À partir de la fin du XIXè siècle et du début du XXè, la situation globale du peuple juif change. À commencer par son expansion démographique. Entre 1880 et 1914, on passe de 7,5 à 13 millions de personnes. Une grande partie (5,5 millions de personnes) vit dans l'Empire russe (qui comprend l'actuelle Pologne). 2,5 millions vivent dans l'Empire austro-hongrois, 2,5 millions aux Etats-Unis, 1 million en Europe occidentale - surtout en Allemagne - et 1 millions dans les "pays d'islam". Reste une petite minorité installée en Palestine : dans les années 1860, on suppose que cela concerne de 25 et 30.000 personnes.

Les nationalismes et L'émancipation des juifs en Europe et en Russie

À la fin du XVIIIè siècle en Allemagne, la Haskala, courant de pensée influencé par la philosophie des Lumières, encourage une certaine remise en cause de la tradition religieuse au regard de la volonté d'émancipation des individus. À la faveur de cette approche particulièrement moderne du judaïsme, "va se développer une nouvelle manière d'être juif". En France, cela va jusqu'à la reconnaissance de la citoyenneté pleine et entière des juifs en 1791.

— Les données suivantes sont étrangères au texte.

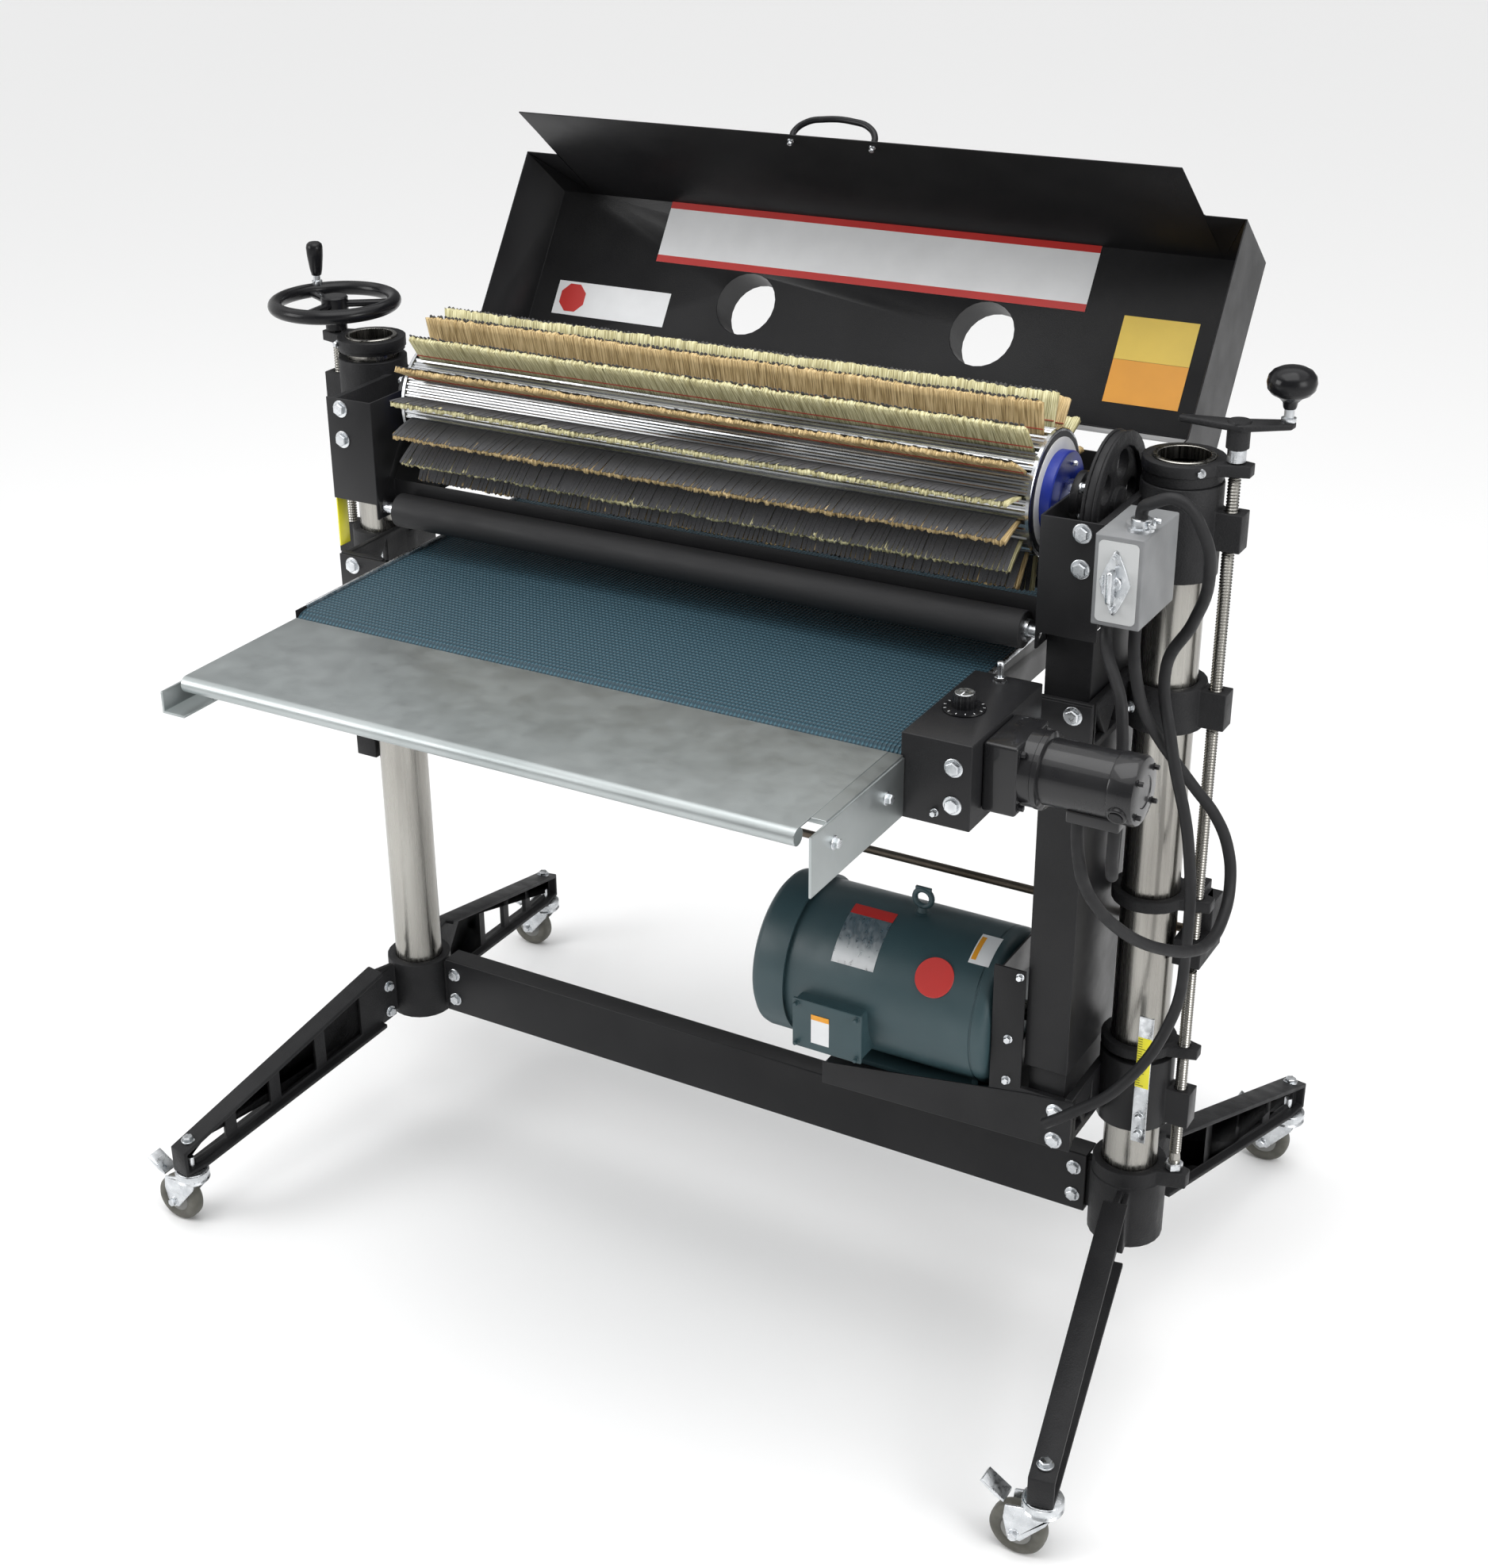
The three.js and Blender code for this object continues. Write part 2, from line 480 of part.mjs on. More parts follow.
// The control box hides the drive roller's end; the gearmotor hangs on its right side.
part('control_box', cut(
  join(
    block(BOX.left, BOX.right, BOX.front, BOX.back, BOX.bottom, BOX.top),
    rod('z', TOGGLE, 8, BOX.top - 1, BOX.top + 6, SMALL),
  ),
  rod('x', [TABLE.front, rollerZ], 12, 450, 474, SMALL),
), POWDER);
const gearAxis = [GEARMOTOR.y, GEARMOTOR.z];
part('gearmotor', join(
  block(BOX.right + GAP, 586, -397, -305, 984, 1072),
  rod('x', gearAxis, GEARMOTOR.flange, 584, 612),
  rod('x', gearAxis, GEARMOTOR.radius, 606, GEARMOTOR.end),
  block(668, 712, GEARMOTOR.y - 46, GEARMOTOR.y - 20, 1006, 1030),
), BLACK_GLOSS);
part('speed_knob', join(
  rod('z', KNOB, 25, BOX.top + GAP, BOX.top + 5),
  rod('z', KNOB, 14, BOX.top + 4, BOX.top + 24),
), BLACK_GLOSS);
part('toggle_switch', rod('z', TOGGLE, 4, BOX.top + 8.5, BOX.top + 26, SMALL, 3), BLACK_RUBBER);

// ---- lift: screws, handwheel, crank, cross shaft ----

function gearBracket() {
  const [bottom, top] = BRACKET_Z;
  const housing = join(
    block(SCREW.x - 22, SCREW.x + 16, -18, SHAFT.y + 18, 618, 657),
    block(SCREW.x - 16, SCREW.x + 16, 20, SHAFT.y + 12, 650, bottom + 1),
  );
  return cut(
    join(collar(bottom, top, 706), housing, block(COLUMN.x + 30, SCREW.x, 12, SHAFT.y + 10, bottom, top)),
    rod('z', [COLUMN.x, 0], COLUMN.radius + GAP, 600, 800),
    rod('z', [SCREW.x, 0], SCREW.radius + RUN + 0.2, 610, 800, SMALL),
    rod('x', [SHAFT.y, SHAFT.z], SHAFT.radius + 0.8, 600, 800, SMALL),
  );
}
for (const [side, sign] of SIDES) part(`gear_bracket_${side}`, bySide(sign, gearBracket()), CASTING);
const shaftEnd = SCREW.x + 18;
part('cross_shaft', rod('x', [SHAFT.y, SHAFT.z], SHAFT.radius, -shaftEnd, shaftEnd, SMALL), BRIGHT_STEEL);

const lead = (x, bottom, top) => rod('z', [x, 0], SCREW.radius, bottom, top, SMALL);

// Left: three-spoked handwheel with an upright grip on its rim.
const wheelZ = 1352;
const rim = solid(new THREE.TorusGeometry(88, 11, 8, 28).translate(-SCREW.x, 0, wheelZ));
const spokes = [0, 1, 2].map((k) => solid(new THREE.BoxGeometry(86, 15, 8).translate(45, 0, 0)
  .rotateZ(Math.PI * 0.85 + (k * 2 * Math.PI) / 3).translate(-SCREW.x, 0, wheelZ - 4)));
const gripPlace = [-SCREW.x - 72, 50];
const grip = join(
  rod('z', gripPlace, 5, wheelZ, wheelZ + 26, SMALL),
  rod('z', gripPlace, 8, wheelZ + 24, wheelZ + 72, SMALL, 11),
);
const wheelBoss = rod('z', [-SCREW.x, 0], 17, 1311, wheelZ + 8, SMALL);
part('handwheel_screw_left', join(
  lead(-SCREW.x, 628, wheelZ + 6), wheelBoss, rim, ...spokes, grip,
), BLACK_GLOSS);

// Right: crank arm with a tail, and a mushroom grip.
const armZ = 1352;
const knobAt = [SCREW.x + 50, 28];
const arm = prism('z', [
  [SCREW.x - 74, -6], [SCREW.x - 20, -14], [SCREW.x + 8, -16], [knobAt[0] + 8, knobAt[1] - 9],
  [knobAt[0] + 9, knobAt[1] + 4], [knobAt[0] - 3, knobAt[1] + 9], [SCREW.x - 6, 15], [SCREW.x - 72, 4],
], armZ, armZ + 9);
const mushroom = new THREE.SphereGeometry(29, 16, 10).scale(1, 1, 0.72).translate(...knobAt, armZ + 56);
part('crank_screw_right', join(
  lead(SCREW.x, 628, armZ + 4),
  rod('z', [SCREW.x, 0], 15, 1326, armZ + 10, SMALL),
  rod('z', [SCREW.x, 0], 12, 1311, 1328, SMALL),
  arm,
  rod('z', knobAt, 7, armZ + 4, armZ + 44, SMALL, 15),
  solid(mushroom),
), BLACK_GLOSS);

// ---- motor, its bracket and the belt drive ----

const motorAxis = [MOTOR.y, MOTOR.z];
const shelfZ = 384;
part('motor', join(
  rod('x', motorAxis, MOTOR.radius, MOTOR.left, MOTOR.right, 32),
  rod('x', motorAxis, MOTOR.cowlRadius, MOTOR.cowlLeft, MOTOR.cowlRight, 32),
  rod('x', motorAxis, 14, MOTOR.right - 2, PULLEY.inner - 1, 16),
  block(180, 284, -172, -100, 428, 504), // junction box
  block(150, 450, -110, 30, shelfZ + GAP, 410), // feet
  rod('z', [312, MOTOR.y], 9, 605, 618, SMALL), // base of the lifting eye
), ENAMEL);

// Bracket: sleeve on the right column, tapered front plate, shelf under the motor, plates at the motor's
// right end and the lower belt guard.
const plateFront = -140;
const bracketSleeve = sleeve({
  bottom: SPEED.sleeveBottom, top: SPEED.sleeveTop, lugBottom: 366, lugTop: 420,
  webBottom: 372, webTop: 444, webBack: 40,
  footFront: plateFront + SHEET - 0.5, footBottom: 366, footTop: 440, windows: truss(384, 432, -118, -62),
});
const taperOutline = [[208, 353], [FLANGE.outer, 362], [FLANGE.outer, 441], [520, 436], [208, 388]];
const tapered = prism('y', taperOutline, plateFront, plateFront + SHEET);
const shelf = block(208, 505, plateFront, 40, shelfZ - 4, shelfZ);
const guardBox = { left: 513, right: 565, front: -122, back: 28, bottom: 378, top: 690 };
// An upright channel of sheet that is open at the back and top.
function channel({ left, right, front, back, bottom, top }, floor) {
  return cut(
    block(left, right, front, back, bottom, top),
    block(left + 2, right - 2, front + 2, back + 1, bottom + floor, top + 1),
  );
}
const lowerGuard = cut(channel(guardBox, SHEET), rod('x', motorAxis, 20, 500, 530, 16));
const endPlateLeft = MOTOR.right + 1;
const endPlate = cut(
  block(endPlateLeft, endPlateLeft + SHEET, plateFront + SHEET, 40, shelfZ - 2, 606),
  rod('x', motorAxis, 60, 455, 480),
);
const frontPlate = block(
  endPlateLeft, 507.5, plateFront + SHEET - 0.5, plateFront + 2 * SHEET, shelfZ - 2, 621,
);
const guardFoot = block(505, guardBox.left + 1, -118, 20, shelfZ - 4, shelfZ);
const guardBolster = block(guardBox.left, 575, plateFront, -118, shelfZ, 400);
part('motor_bracket', join(
  bracketSleeve, tapered, shelf, endPlate, frontPlate, guardFoot, lowerGuard, guardBolster,
), POWDER);

part('motor_pulley', cut(
  rod('x', motorAxis, PULLEY.motorRadius, PULLEY.inner, PULLEY.outer),
  ring('x', motorAxis, PULLEY.motorRadius + 5, PULLEY.motorGroove, PULLEY.inner + 4, PULLEY.outer - 4),
), CASTING);

// V-belt: the outline of two circles and their tangents.
function beltOutline(top, bottom) {
  const [dy, dz] = [DRUM.y - MOTOR.y, DRUM.z - MOTOR.z];
  const length = Math.hypot(dy, dz);
  const tilt = Math.atan2(dz, dy);
  const wrap = Math.acos((top - bottom) / length);
  const points = [];
  const arc = (y, z, r, from, to, steps) => {
    for (let k = 0; k <= steps; k += 1) {
      const a = from + ((to - from) * k) / steps;
      points.push([y + r * Math.cos(a), z + r * Math.sin(a)]);
    }
  };
  arc(DRUM.y, DRUM.z, top, tilt - wrap, tilt + wrap, 16);
  arc(MOTOR.y, MOTOR.z, bottom, tilt + wrap, tilt + 2 * Math.PI - wrap, 10);
  return points;
}
const beltSides = [PULLEY.inner + 4.5, PULLEY.outer - 4.5];
part('drive_belt', prism('x', beltOutline(PULLEY.radius - 1.5, PULLEY.motorRadius - 1.5), ...beltSides,
  [beltOutline(PULLEY.groove + 1.2, PULLEY.motorGroove + 1.2)]), BLACK_RUBBER);

// The upper guard hangs from the head, over the lower one.
const cover = { left: 508, right: 569.2, front: -130, back: 34, bottom: 474, top: 1112 };
const shaftSlot = block(
  cover.left - 1, cover.left + 3, MOTOR.y - 20, MOTOR.y + 20, cover.bottom - 1, MOTOR.z + 24,
);
part('belt_guard', cut(channel(cover, -1), shaftSlot), POWDER);

// The speed screw raises the motor bracket and so slackens the belt; a nut at its foot is turned by spanner.
part('speed_collar', collar(...SPEED.collar, 706), CASTING);
const spannerNut = rod('z', [SCREW.x, 0], 13, 286.4, 298, 6);
part('speed_screw', join(lead(SCREW.x, 262, 606), spannerNut), BRIGHT_STEEL);

// ---- switch and cords ----

const SWITCH = { left: 594, right: 654, front: -215, back: -100, bottom: 1162, top: 1274 };
part('switch_box', join(block(SWITCH.left, SWITCH.right, SWITCH.front, SWITCH.back, SWITCH.bottom, SWITCH.top),
  block(FLANGE.outer + GAP, SWITCH.left + 1, -150, -120, 1190, 1240),
  rod('z', [630, -176], 14, SWITCH.top - 1, SWITCH.top + 9, SMALL)), GREY_BOX);
part('switch_handle', join(rod('y', [622, 1218], 9, SWITCH.front - 9, SWITCH.front - GAP, SMALL),
  block(618, 626, SWITCH.front - 24, SWITCH.front - 8, 1200, 1236)), ZINC);

const CORD = { radius: 7.5, sides: 8 };
function cordTube(points, steps) {
  const route = new THREE.CatmullRomCurve3(points.map((p) => new THREE.Vector3(...p)));
  return tube(route, CORD.radius, steps, CORD.sides);
}

// Power cords from the switch box: one to the motor, one to the gearmotor, and a loop from there to the box.
part('cord_motor', cordTube([
  [636, -180, 1284], [636, -180, 1298], [650, -192, 1312], [684, -196, 1322], [710, -184, 1286],
  [714, -158, 1220], [690, -128, 1150], [656, -112, 1080], [672, -116, 980], [702, -112, 850],
  [708, -104, 700], [694, -104, 580], [646, -150, 490], [596, -176, 452], [560, -178, 424],
], 44), BLACK_RUBBER);
part('cord_feed', cordTube([
  [606, -190, 1161], [606, -190, 1148], [610, -199, 1132], [620, -212, 1118], [634, -225, 1101],
  [646, -236, 1081], [652, -243, 1057], [656, -248, 1032], [658, -253, 1006], [662, -261, 982],
  [666, -273, 959], [669, -286, 937], [674, -303, 917], [682, -327, 906], [689, -347, 914],
  [691, -356, 938], [692, -358, 962], [692, -358, 988],
], 34), BLACK_RUBBER);
part('cord_loop', cordTube([
  [648, -358, 988], [648, -358, 962], [650, -354, 930], [655, -345, 893], [667, -324, 852],
  [683, -296, 816], [701, -264, 786], [722, -227, 762], [739, -186, 744], [747, -140, 735],
  [748, -94, 746], [743, -58, 777], [732, -45, 821], [714, -51, 865], [690, -66, 904],
  [669, -85, 943], [652, -107, 982], [639, -129, 1023], [634, -149, 1067], [632, -162, 1113],
  [632, -164, 1148], [632, -164, 1161],
], 44), BLACK_RUBBER);

// The origin goes under the middle of the machine.
sander.position.set(12, 80, 0);

export default sander;
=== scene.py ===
import bpy
import json
import math
import random
from mathutils import Matrix, Vector

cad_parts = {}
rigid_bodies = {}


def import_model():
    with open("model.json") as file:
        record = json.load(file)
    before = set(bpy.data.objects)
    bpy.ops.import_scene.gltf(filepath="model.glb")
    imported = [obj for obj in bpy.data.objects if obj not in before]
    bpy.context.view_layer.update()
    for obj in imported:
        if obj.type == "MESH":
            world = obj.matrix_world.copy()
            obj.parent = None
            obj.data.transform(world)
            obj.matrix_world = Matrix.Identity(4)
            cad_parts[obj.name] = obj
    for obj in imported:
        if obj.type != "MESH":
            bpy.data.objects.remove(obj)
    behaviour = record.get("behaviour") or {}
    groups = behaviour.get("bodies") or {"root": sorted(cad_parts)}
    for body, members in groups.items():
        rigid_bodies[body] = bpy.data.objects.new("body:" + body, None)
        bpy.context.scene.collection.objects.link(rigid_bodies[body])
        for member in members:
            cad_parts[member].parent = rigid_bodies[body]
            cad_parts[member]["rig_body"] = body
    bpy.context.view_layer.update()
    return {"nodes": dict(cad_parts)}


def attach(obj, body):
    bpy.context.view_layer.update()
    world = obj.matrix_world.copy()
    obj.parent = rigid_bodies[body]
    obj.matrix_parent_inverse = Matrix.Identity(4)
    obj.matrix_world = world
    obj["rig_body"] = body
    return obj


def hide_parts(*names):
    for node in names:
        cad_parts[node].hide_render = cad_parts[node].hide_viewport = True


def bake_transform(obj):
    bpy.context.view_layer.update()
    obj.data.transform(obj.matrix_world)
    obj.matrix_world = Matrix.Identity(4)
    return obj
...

En Europe de l'Est, les années 1860-70 voient émerger un fort mouvement antisémite. Antisémitisme "reposant sur la réactivation de préjugés de nature religieuse, qui se basent sur une vision assez stéréotypée des juifs nourrie par le christianisme orthodoxe". Dans l'empire russe, on parle de pogroms pour désigner la destruction de quartiers juifs et même l'exécutions d'individus. Face à cela, un grand nombre de juifs s'engagent dans les partis révolutionnaires, anarchistes et surtout socialistes. "Les juifs vont jouer, c'est indéniable, un rôle important dans la création du parti social-démocrate russe qui va être l'ancêtre du parti communiste russe, du parti bolchevique."

 



 

Theodor Herzl et l'émergence du sionisme

Peu à peu se constituent au XIXè siècle des mouvements tels que L'Union générale des travailleurs juifs de Lituanie, de Pologne et de Russie, plus connu sous le nom de Bund. Son but étant de lutter à l'intérieur de l'empire tsariste pour que les juifs aient une autonomie en matière d'éducation et de culture, et pour une représentation au sein du Parlement. Un parti pré-sioniste fait aussi entendre sa volonté d'un État pour les juifs, dont il était clair dès 1905 que cet État ne serait pas en Russie mais en Palestine.

Parallèlement, au milieu du XIXè siècle on assiste en Europe à ce que l'on a appelé le mouvement des nationalités. Hongrois, Polonais, Slovaques, Grecs... revendiquent tour à tour leur indépendance. Mouvement qui a permis aux idées du journaliste Theodor Herzl (1860-1904) de recevoir un écho favorable en Europe de l'Est. Correspondant à Paris pour le journal viennois Neue Freie Presse, Herzl a été particulièrement marqué par l'affaire Dreyfus (1894-1906).

Si un pays comme la France, le premier à avoir émancipé les juifs, a pu en arriver là - dégrader injustement un capitaine pour trahison sous prétexte qu'il est juif - alors l'intégration des juifs ne sera pas possible, considère le journaliste. Lui qui "était un libéral", convaincu "que l'avenir des juifs c'était de se couler dans les sociétés dans lesquelles ils appartiennent", en est venu à considérer que l'émancipation des juifs se ferait collectivement. "Si la masse de ceux qui vont adhéré au sionisme se trouvent en Russie, y compris la Pologne actuelle, celui qui va vraiment donner l'essor intellectuel au mouvement, celui qui va le structurer idéologiquement et organisationnellement c'est un juif qui vient de l'empire austro-hongrois, Theodor Herzl."